Data lines —

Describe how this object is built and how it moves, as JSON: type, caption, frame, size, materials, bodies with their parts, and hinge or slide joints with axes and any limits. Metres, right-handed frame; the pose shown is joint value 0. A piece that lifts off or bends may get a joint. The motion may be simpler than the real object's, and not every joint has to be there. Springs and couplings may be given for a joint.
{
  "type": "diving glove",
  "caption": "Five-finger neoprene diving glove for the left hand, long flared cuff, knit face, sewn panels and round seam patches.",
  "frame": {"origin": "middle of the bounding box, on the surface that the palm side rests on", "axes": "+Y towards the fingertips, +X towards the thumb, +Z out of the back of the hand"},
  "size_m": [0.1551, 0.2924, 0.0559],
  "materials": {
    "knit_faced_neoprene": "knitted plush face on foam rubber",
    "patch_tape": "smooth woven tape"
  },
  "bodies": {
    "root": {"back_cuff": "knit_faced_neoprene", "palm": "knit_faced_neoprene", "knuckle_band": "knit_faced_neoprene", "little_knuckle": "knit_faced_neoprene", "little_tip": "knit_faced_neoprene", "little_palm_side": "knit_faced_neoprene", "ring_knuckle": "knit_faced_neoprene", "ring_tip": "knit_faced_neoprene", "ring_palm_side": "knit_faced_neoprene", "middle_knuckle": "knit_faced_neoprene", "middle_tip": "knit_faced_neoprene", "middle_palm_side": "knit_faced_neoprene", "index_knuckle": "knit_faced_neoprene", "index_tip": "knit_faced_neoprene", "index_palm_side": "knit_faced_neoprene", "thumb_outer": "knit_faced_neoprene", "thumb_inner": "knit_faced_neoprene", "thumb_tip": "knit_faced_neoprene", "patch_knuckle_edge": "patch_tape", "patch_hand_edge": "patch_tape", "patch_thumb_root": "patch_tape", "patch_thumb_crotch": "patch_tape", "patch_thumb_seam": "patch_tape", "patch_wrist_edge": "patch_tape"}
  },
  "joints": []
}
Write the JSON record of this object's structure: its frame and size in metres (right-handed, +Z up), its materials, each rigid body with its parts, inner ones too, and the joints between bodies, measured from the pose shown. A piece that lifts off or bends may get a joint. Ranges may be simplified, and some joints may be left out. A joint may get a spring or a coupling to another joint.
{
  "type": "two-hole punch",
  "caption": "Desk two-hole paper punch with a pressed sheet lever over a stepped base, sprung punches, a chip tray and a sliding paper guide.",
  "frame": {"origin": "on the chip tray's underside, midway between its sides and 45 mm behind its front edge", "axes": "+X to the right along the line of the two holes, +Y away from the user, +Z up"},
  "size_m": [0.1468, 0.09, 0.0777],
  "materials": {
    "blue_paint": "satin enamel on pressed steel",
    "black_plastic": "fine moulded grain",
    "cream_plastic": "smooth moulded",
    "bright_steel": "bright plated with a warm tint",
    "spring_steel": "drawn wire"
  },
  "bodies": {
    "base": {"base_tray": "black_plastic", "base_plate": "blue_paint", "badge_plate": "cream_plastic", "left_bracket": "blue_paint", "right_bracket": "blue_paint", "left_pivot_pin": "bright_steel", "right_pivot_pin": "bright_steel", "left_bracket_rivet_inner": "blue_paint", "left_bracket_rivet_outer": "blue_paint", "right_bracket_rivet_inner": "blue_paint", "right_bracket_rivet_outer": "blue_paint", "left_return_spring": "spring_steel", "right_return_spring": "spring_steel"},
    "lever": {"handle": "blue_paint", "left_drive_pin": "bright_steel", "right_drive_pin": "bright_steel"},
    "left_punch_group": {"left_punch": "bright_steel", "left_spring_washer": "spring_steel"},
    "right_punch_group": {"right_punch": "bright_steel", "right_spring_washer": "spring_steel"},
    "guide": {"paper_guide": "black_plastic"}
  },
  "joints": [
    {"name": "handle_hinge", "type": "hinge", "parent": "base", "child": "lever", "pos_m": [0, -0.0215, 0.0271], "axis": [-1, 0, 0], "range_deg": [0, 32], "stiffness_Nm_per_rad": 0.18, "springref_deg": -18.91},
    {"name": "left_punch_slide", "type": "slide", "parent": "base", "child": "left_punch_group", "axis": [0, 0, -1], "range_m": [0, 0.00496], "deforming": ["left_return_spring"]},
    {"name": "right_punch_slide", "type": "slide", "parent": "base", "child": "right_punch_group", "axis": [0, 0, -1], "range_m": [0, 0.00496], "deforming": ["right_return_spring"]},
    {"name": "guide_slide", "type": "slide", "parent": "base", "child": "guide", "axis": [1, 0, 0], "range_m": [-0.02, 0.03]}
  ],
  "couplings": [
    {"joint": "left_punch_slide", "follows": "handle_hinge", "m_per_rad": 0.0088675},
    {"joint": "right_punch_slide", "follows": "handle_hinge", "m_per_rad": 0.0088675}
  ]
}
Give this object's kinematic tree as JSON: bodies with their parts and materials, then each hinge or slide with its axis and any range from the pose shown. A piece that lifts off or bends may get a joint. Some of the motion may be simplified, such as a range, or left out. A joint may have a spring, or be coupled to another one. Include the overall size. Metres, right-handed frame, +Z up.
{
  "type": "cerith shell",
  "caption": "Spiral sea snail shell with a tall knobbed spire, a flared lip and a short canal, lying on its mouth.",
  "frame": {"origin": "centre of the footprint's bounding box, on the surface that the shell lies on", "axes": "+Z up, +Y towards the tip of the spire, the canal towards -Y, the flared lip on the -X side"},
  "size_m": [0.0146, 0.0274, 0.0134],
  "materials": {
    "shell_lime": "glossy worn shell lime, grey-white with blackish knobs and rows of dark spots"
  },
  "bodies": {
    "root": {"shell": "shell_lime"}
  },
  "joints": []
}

* * *

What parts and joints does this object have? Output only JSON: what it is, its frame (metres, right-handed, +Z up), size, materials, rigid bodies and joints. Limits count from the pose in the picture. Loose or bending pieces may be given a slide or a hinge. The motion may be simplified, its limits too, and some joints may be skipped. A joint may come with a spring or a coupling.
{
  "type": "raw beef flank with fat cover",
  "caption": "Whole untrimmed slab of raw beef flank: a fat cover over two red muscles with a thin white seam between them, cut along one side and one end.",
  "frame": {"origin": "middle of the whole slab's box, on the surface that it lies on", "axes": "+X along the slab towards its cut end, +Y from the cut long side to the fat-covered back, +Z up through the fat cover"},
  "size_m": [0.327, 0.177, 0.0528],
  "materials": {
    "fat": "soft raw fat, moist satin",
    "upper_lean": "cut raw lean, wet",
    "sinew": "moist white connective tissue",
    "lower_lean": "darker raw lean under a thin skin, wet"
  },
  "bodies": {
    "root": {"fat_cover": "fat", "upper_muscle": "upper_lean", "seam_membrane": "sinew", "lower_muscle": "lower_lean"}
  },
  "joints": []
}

What to do —
Look through the records and gather each line with the word "rigid".

Complete answer —
Write the JSON record of this object's structure: its frame and size in metres (right-handed, +Z up), its materials, each rigid body with its parts, inner ones too, and the joints between bodies, measured from the pose shown. A piece that lifts off or bends may get a joint. Ranges may be simplified, and some joints may be left out. A joint may get a spring or a coupling to another joint.
What parts and joints does this object have? Output only JSON: what it is, its frame (metres, right-handed, +Z up), size, materials, rigid bodies and joints. Limits count from the pose in the picture. Loose or bending pieces may be given a slide or a hinge. The motion may be simplified, its limits too, and some joints may be skipped. A joint may come with a spring or a coupling.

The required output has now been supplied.